For the methods he had deployed in landing three Grand Slams in 11 years with Wales – as many as Ireland have achieved in their entire history – were simply now ill-fitting in a land where they turn their noses up at the sort of fare regularly churned out north of the equator.
It is not as if Gatland is immune to the great risks demanded of his sport; it is simply that he chooses to indulge in the least amount of them possible. Kiwi players are hard-wired differently.
And so Warren the winner would not, it seemed, become the next All Blacks coach any time soon. His 2020 vision was in tatters.
Unable to marry his vision of how a game should be won, in contrast to the perspective of others who deem that how it should be played is almost as relevant, where could Gatland find comfort and solace now?
The answer was simple, which is why after two Tests of almost unre¬mitting dirge and desperation, he finds himself for a third successive time embroiled in a desperate scrap for Lions coaching immortality with a team where his style snugly suits.
And four years on from that famous Wellington win, he stands once more on the brink of history. But also one day away from infamy.
Win today and he will be hailed as the Lion King, the most supreme leader of them all. Lose and derision will rain down upon him and his inert tactics and uncertain selection, deemed a victim of untrammelled hubris for losing a series in which every circumstance seemed set fair for a Lions victory.
Had Romain Poite decided to award a penalty rather than a scrum in those final seconds in Eden Park four years ago, history might have take a different course.
Then again, Gatland is a man, as those who have followed him from the last century can attest, who has always followed his gut instinct.
However, this week will seem so different to 2017, and even 2013, when opprobrium threatened to drown him after demoting Brian O’Driscoll for a final Test romp in Australia.
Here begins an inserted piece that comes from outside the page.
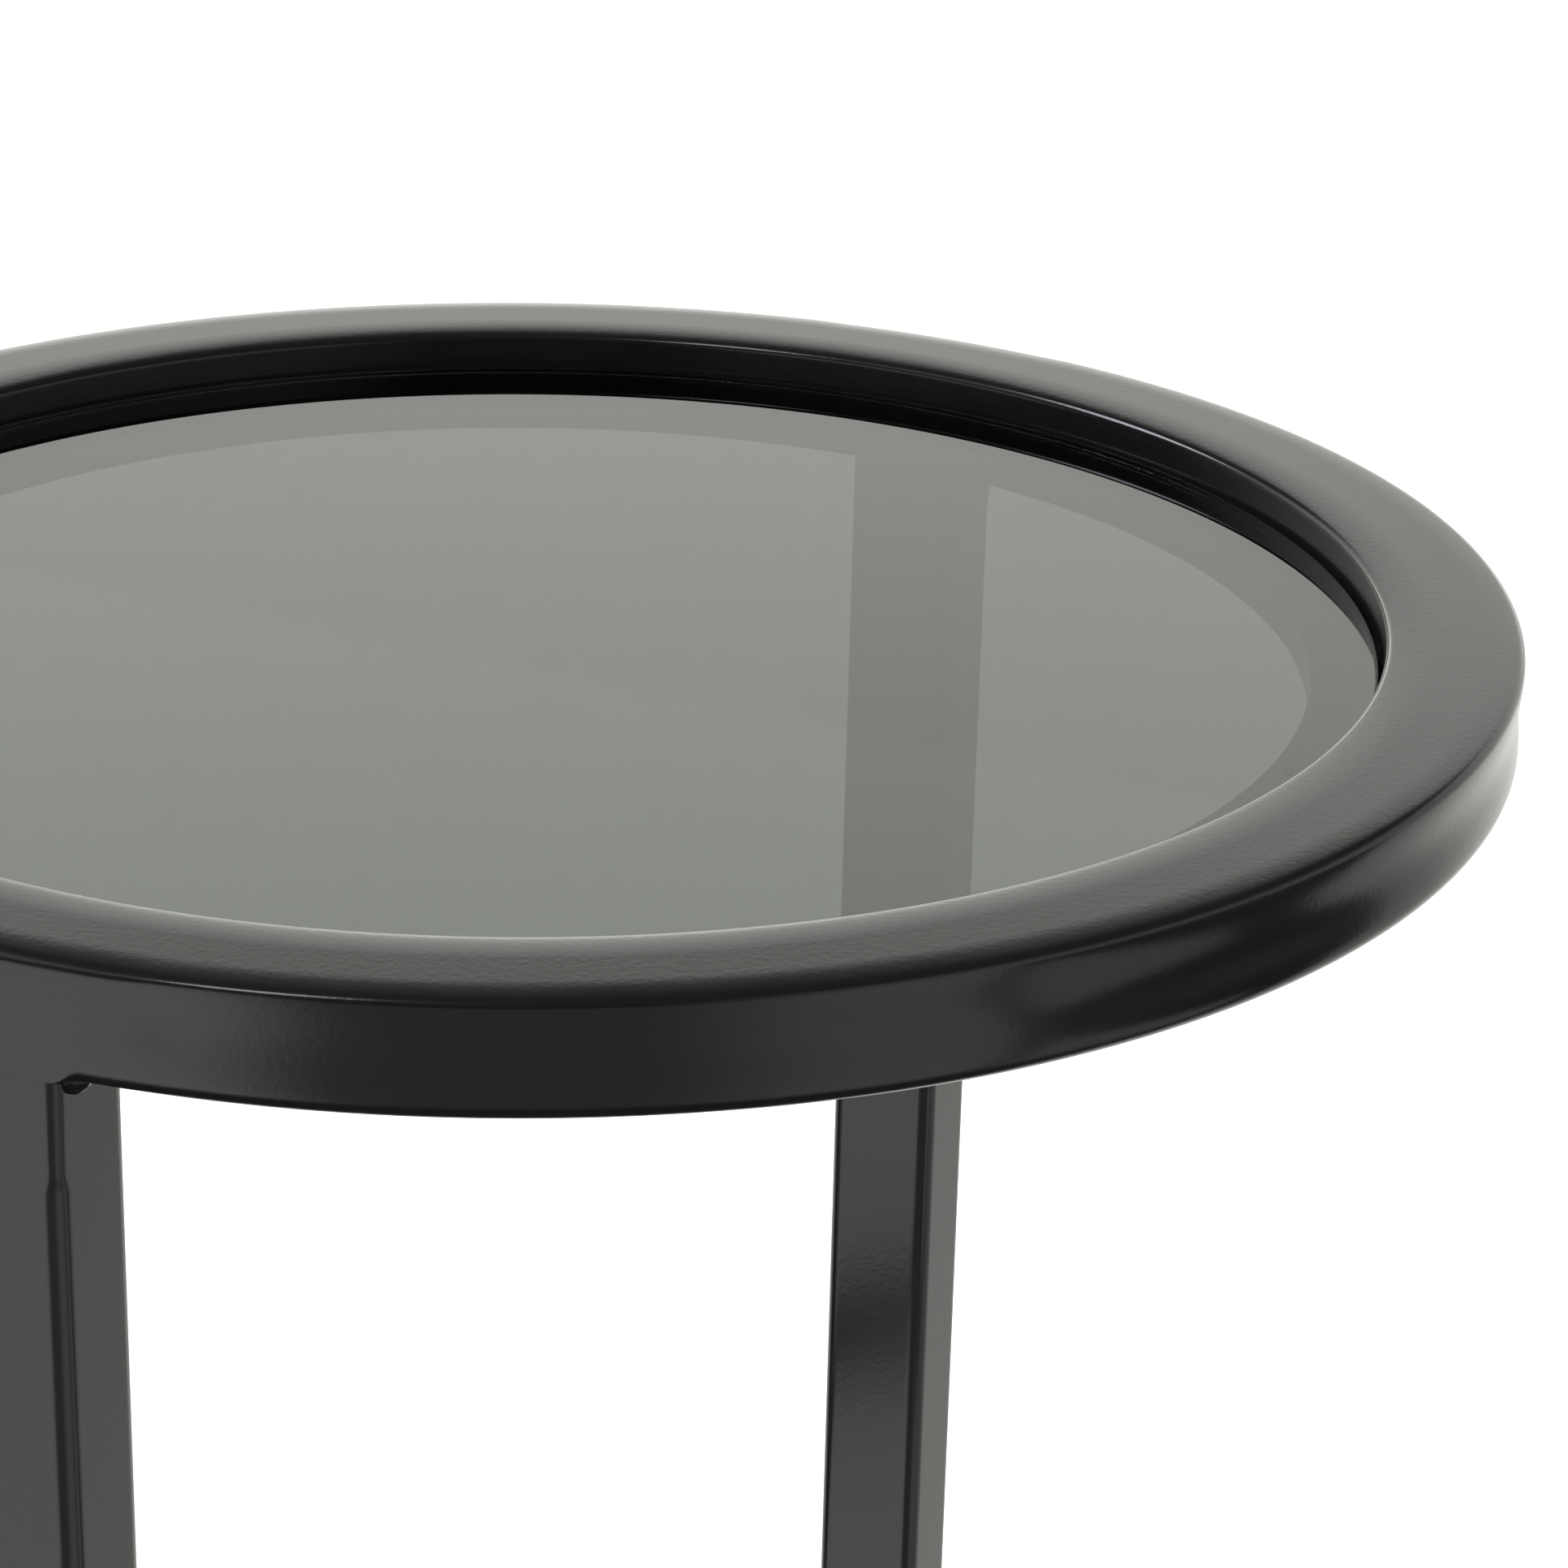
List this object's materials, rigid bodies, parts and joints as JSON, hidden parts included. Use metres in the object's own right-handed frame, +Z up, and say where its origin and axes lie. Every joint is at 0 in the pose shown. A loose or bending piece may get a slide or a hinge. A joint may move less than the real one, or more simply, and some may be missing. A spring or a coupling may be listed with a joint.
{
  "type": "nesting tables",
  "caption": "Pair of round nesting side tables with black steel-tube frames and recessed smoked glass tops; the smaller slides under the larger.",
  "frame": {"origin": "on the floor, below the centre of the box round the pair as stored, with the small table pulled out in front of the large one", "axes": "+Z up; +Y from the small table towards the large one, so both open fronts face -Y; +X to the right seen from the front"},
  "size_m": [0.4404, 0.9, 0.5],
  "materials": {
    "black_powder_coat": "satin black powder coat on welded steel tube",
    "smoked_glass": "polished grey smoked tempered glass",
    "clear_pad": "soft clear pad",
    "black_plug": "fine-textured moulded plastic",
    "black_glide": "matte nylon glide"
  },
  "bodies": {
    "large_table": {"large_top_ring": "black_powder_coat", "large_glass_ledge": "black_powder_coat", "large_ledge_welds": "black_powder_coat", "large_glass_pads": "clear_pad", "large_leg_left": "black_powder_coat", "large_leg_right": "black_powder_coat", "large_leg_back": "black_powder_coat", "large_top_welds": "black_powder_coat", "large_base_ring": "black_powder_coat", "large_base_welds": "black_powder_coat", "large_base_end_caps": "black_plug", "large_floor_glides": "black_glide"},
    "large_glass": {"large_glass_top": "smoked_glass"},
    "small_table": {"small_top_ring": "black_powder_coat", "small_glass_ledge": "black_powder_coat", "small_ledge_welds": "black_powder_coat", "small_glass_pads": "clear_pad", "small_leg_left": "black_powder_coat", "small_leg_right": "black_powder_coat", "small_leg_back": "black_powder_coat", "small_top_welds": "black_powder_coat", "small_base_ring": "black_powder_coat", "small_base_welds": "black_powder_coat", "small_base_end_caps": "black_plug", "small_floor_glides": "black_glide"},
    "small_glass": {"small_glass_top": "smoked_glass"}
  },
  "joints": [
    {"name": "nest_slide", "type": "slide", "parent": "large_table", "child": "small_table", "axis": [0, 1, 0], "range_m": [0, 0.5]},
    {"name": "large_glass_lift", "type": "slide", "parent": "large_table", "child": "large_glass", "axis": [0, 0, 1], "range_m": [0, 0.15]},
    {"name": "small_glass_lift", "type": "slide", "parent": "small_table", "child": "small_glass", "axis": [0, 0, 1], "range_m": [0, 0.035]}
  ]
}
Arguably, he didn’t need to make many changes for that final Test and yet he did so; in 2017, he arguably should have made one or two changes but didn’t.
He emerged unscathed on both occasions; selection has always been one of the strongest quivers in his coaching armoury but this summer he seems to have veered wildly off course; even if viewed through the prism of one man, say Liam Williams, the Kiwi’s once attuned antenna has been off-kilter.
There will have been none of the excitement of 2017 this week, or the drunken reverie; only nervous anticipation in the wake of an utterly dominant second half from the Springboks last weekend.
Gatland’s final Test week will have struggled to accommodate a similar semblance of detachment as the clinically cocooned squad hunker down in the trenches for their own final test.
They will do so on the back of bruising defeat and with little opportunity to let off steam; so too for Gatland and his coaches who, befitting their latest selection lurch, are also feeling the strain.
This will be the Lions’ – and Gatland’s – third successive decider in the history of contests littered with close encounters, albeit not always of the third kind (until 1989, four or two Tests were played).
And so for a select group of three-time tourists, led by tour captains Alun Wyn Jones and Conor Murray, also including Mako Vunipola and Taulupe Faletau, they can join their coach in earning the right to be enshrined in Lions history should they manage to complete a third successive unbeaten series.
The team will play for the glory but once again it will be the coach who defines the last leg of a potentially momentous journey.
It is not merely about who he has chosen to play this final Test but how they will play it.
If supreme confidence oozed through his final 2013 selection – embodied in the audacious removal of the gilded Brian O’Driscoll, and the understandable caution that perhaps prevailed in 2017, perhaps in 2021 it is sheer desperation which tugs at Gatland’s sleeve.
But through it all he will remain steadfastly reliant on the certainties that have served him so well in the past.
For Gatland, this series represents unfinished business. And given he is the best in this type of business, you wouldn’t put it past him to get the job done. The champagne is on ice.